⟨

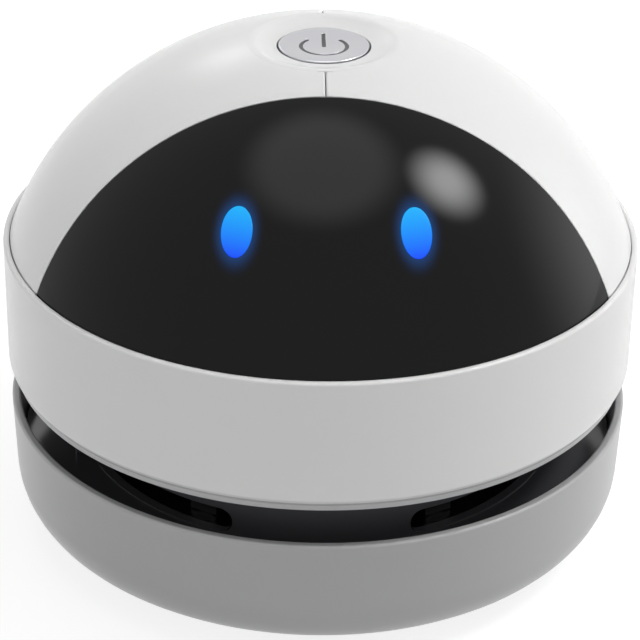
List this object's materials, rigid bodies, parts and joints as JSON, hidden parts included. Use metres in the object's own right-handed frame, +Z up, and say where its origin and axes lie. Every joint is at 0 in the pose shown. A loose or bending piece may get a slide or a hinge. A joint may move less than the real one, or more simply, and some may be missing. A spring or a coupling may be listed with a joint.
{
  "type": "desktop mini vacuum cleaner",
  "caption": "Palm-size dome-shaped desktop vacuum: push button on top, black visor with light windows, open exhaust ring and a twist-off dust cup with a suction inlet below.",
  "frame": {"origin": "on the table under the middle of the cleaner", "axes": "+Z up, the visor faces -Y, +X to the viewer's right"},
  "size_m": [0.088, 0.088, 0.0713],
  "materials": {
    "shell_white": "satin-gloss moulded ABS, white",
    "cup_grey": "satin moulded ABS, very light grey",
    "visor_black": "high-gloss smoked black",
    "window_blue": "lit translucent blue",
    "button_silver": "satin anodised",
    "dark_plastic": "fine-textured moulded",
    "housing_black": "gloss moulded",
    "fan_grey": "moulded nylon",
    "board_green": "solder mask",
    "lamp_clear": "clear epoxy",
    "cell_wrap": "shrink sleeve",
    "wire_red": "PVC sheath",
    "motor_steel": "zinc-plated",
    "screw_steel": "nickel-plated",
    "rubber_black": "matte",
    "filter_grey": "moulded",
    "filter_paper": "pleated fibre",
    "bristle_nylon": "nylon strands"
  },
  "bodies": {
    "main": {"band": "shell_white", "dome_left": "shell_white", "dome_right": "shell_white", "visor": "visor_black", "eye_window_left": "window_blue", "eye_window_right": "window_blue", "crown": "shell_white", "switch_body": "dark_plastic", "control_board": "board_green", "board_screws": "screw_steel", "led_board": "board_green", "led_lamps": "lamp_clear", "battery_cell": "cell_wrap", "charge_socket": "screw_steel", "charge_board": "board_green", "lead_wires": "wire_red", "motor_can": "motor_steel", "motor_end_cap": "dark_plastic", "motor_screws": "screw_steel", "motor_deck": "dark_plastic", "fan_housing": "housing_black", "inlet_grille": "dark_plastic", "seal_ring": "rubber_black", "case_screws": "screw_steel"},
    "button": {"power_button": "button_silver", "switch_plunger": "dark_plastic"},
    "rotor": {"motor_shaft": "motor_steel", "impeller": "fan_grey"},
    "filter": {"filter_frame": "filter_grey", "filter_media": "filter_paper"},
    "cup": {"dust_cup": "cup_grey", "suction_nozzle": "dark_plastic", "base_plate": "dark_plastic", "brush_front": "bristle_nylon", "brush_back": "bristle_nylon", "feet": "rubber_black", "base_screws": "screw_steel"}
  },
  "joints": [
    {"name": "button_press", "type": "slide", "parent": "main", "child": "button", "axis": [0, 0, -1], "range_m": [0, 0.0008], "stiffness_N_per_m": 1500, "springref_m": -0.0005},
    {"name": "impeller_spin", "type": "hinge", "parent": "main", "child": "rotor", "pos_m": [0, 0, 0.02], "axis": [0, 0, 1], "continuous": true},
    {"name": "cup_drop", "type": "slide", "parent": "main", "child": "filter", "axis": [0, 0, -1], "range_m": [0, 0.028]},
    {"name": "cup_twist", "type": "hinge", "parent": "filter", "child": "cup", "pos_m": [0, 0, 0], "axis": [0, 0, 1], "range_deg": [0, 30]}
  ]
}
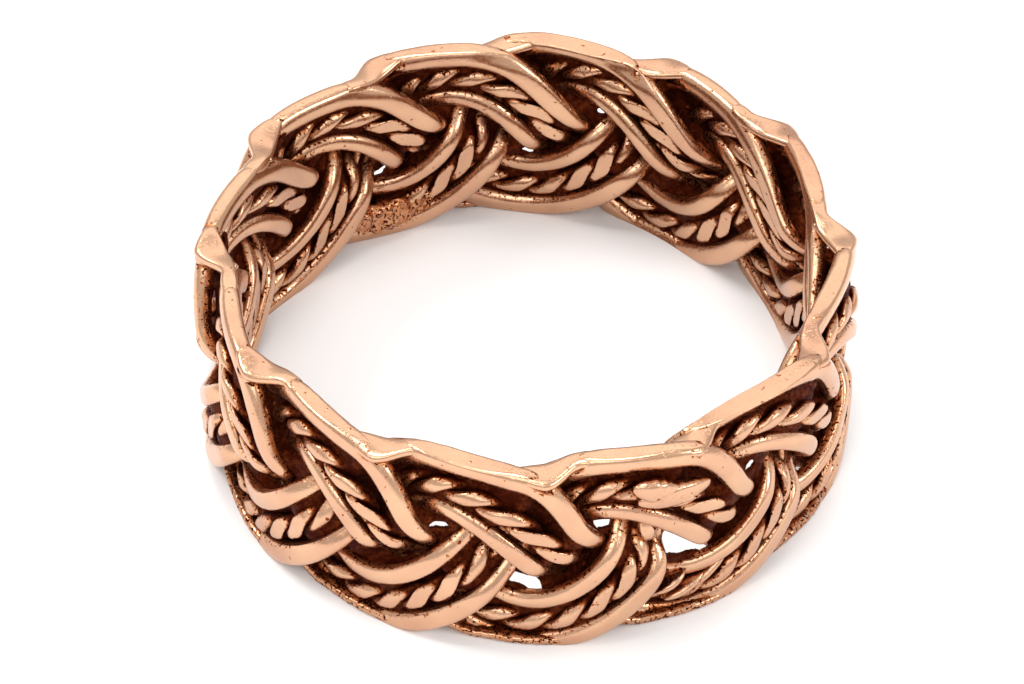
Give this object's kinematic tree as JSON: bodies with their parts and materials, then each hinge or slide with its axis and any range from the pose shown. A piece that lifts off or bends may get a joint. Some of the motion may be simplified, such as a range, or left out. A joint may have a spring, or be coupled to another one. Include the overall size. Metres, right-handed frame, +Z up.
{
  "type": "knot ring",
  "caption": "Wide finger ring plaited endlessly from flat strands, each a twisted rope between plain wires, in oxidised rose gold.",
  "frame": {"origin": "on the axis of the finger hole, in the plane that the ring rests on when it lies on its side", "axes": "+Z up, along the axis of the finger hole; -Y towards the stretch with the solder seam; +X to the right of it"},
  "size_m": [0.0218, 0.0218, 0.0076],
  "materials": {
    "plain_wire": "polished rose gold with dark oxide in the recesses",
    "rope": "worn rose gold with dark oxide between the plies"
  },
  "bodies": {
    "root": {"strand_1_upper_wire": "plain_wire", "strand_1_rope": "rope", "strand_1_lower_wire": "plain_wire", "strand_2_upper_wire": "plain_wire", "strand_2_rope": "rope", "strand_2_lower_wire": "plain_wire", "strand_3_upper_wire": "plain_wire", "strand_3_rope": "rope", "strand_3_lower_wire": "plain_wire"}
  },
  "joints": []
}
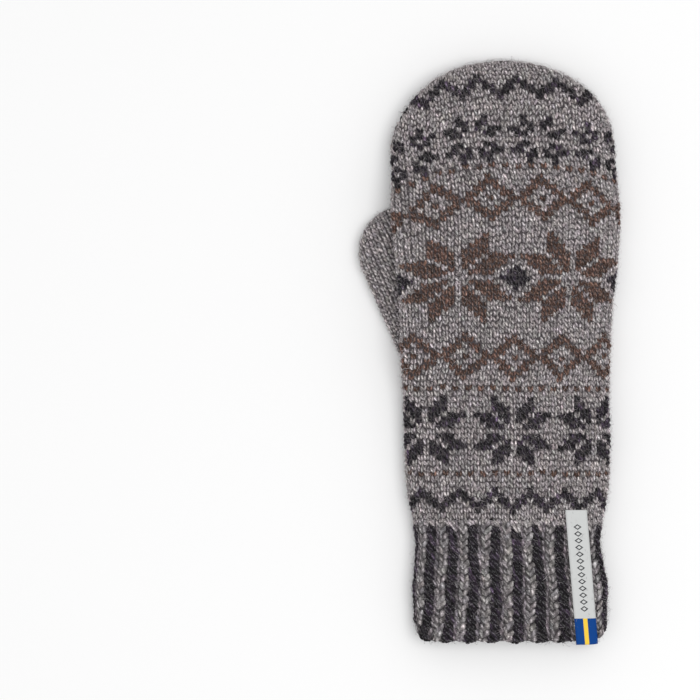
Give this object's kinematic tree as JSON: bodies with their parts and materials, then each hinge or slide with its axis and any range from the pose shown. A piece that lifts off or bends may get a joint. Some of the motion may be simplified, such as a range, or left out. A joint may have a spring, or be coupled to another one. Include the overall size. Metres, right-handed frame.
{
  "type": "knitted mitten",
  "caption": "Long knitted wool mitten lying palm down: a rounded stranded hand, a plain thumb under the palm, a ribbed cuff and a ribbon label folded round its hem.",
  "frame": {"origin": "middle of the underside of the whole mitten, as it lies palm down on a flat surface", "axes": "+Y towards the fingertips, +Z out of the back of the hand, +X to the side away from the thumb"},
  "size_m": [0.1196, 0.272, 0.0235],
  "materials": {
    "stranded_wool": "matt heathered grey wool knitting with charcoal and brown pattern stitches, slightly felted",
    "ribbed_wool": "matt corrugated ribbing in heathered grey and charcoal wool",
    "plain_wool": "matt heathered grey wool in a fine plain stitch",
    "satin_ribbon": "smooth woven satin ribbon, off-white with a striped blue and yellow end"
  },
  "bodies": {
    "root": {"hand": "stranded_wool", "cuff": "ribbed_wool", "thumb": "plain_wool", "label": "satin_ribbon"}
  },
  "joints": []
}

⟩

Set problem: Reproduce nothing but the lines from the line containing "Metres, right-handed frame." to the last line of the data, each exactly as written.

Final result:
Give this object's kinematic tree as JSON: bodies with their parts and materials, then each hinge or slide with its axis and any range from the pose shown. A piece that lifts off or bends may get a joint. Some of the motion may be simplified, such as a range, or left out. A joint may have a spring, or be coupled to another one. Include the overall size. Metres, right-handed frame.
{
  "type": "knitted mitten",
  "caption": "Long knitted wool mitten lying palm down: a rounded stranded hand, a plain thumb under the palm, a ribbed cuff and a ribbon label folded round its hem.",
  "frame": {"origin": "middle of the underside of the whole mitten, as it lies palm down on a flat surface", "axes": "+Y towards the fingertips, +Z out of the back of the hand, +X to the side away from the thumb"},
  "size_m": [0.1196, 0.272, 0.0235],
  "materials": {
    "stranded_wool": "matt heathered grey wool knitting with charcoal and brown pattern stitches, slightly felted",
    "ribbed_wool": "matt corrugated ribbing in heathered grey and charcoal wool",
    "plain_wool": "matt heathered grey wool in a fine plain stitch",
    "satin_ribbon": "smooth woven satin ribbon, off-white with a striped blue and yellow end"
  },
  "bodies": {
    "root": {"hand": "stranded_wool", "cuff": "ribbed_wool", "thumb": "plain_wool", "label": "satin_ribbon"}
  },
  "joints": []
}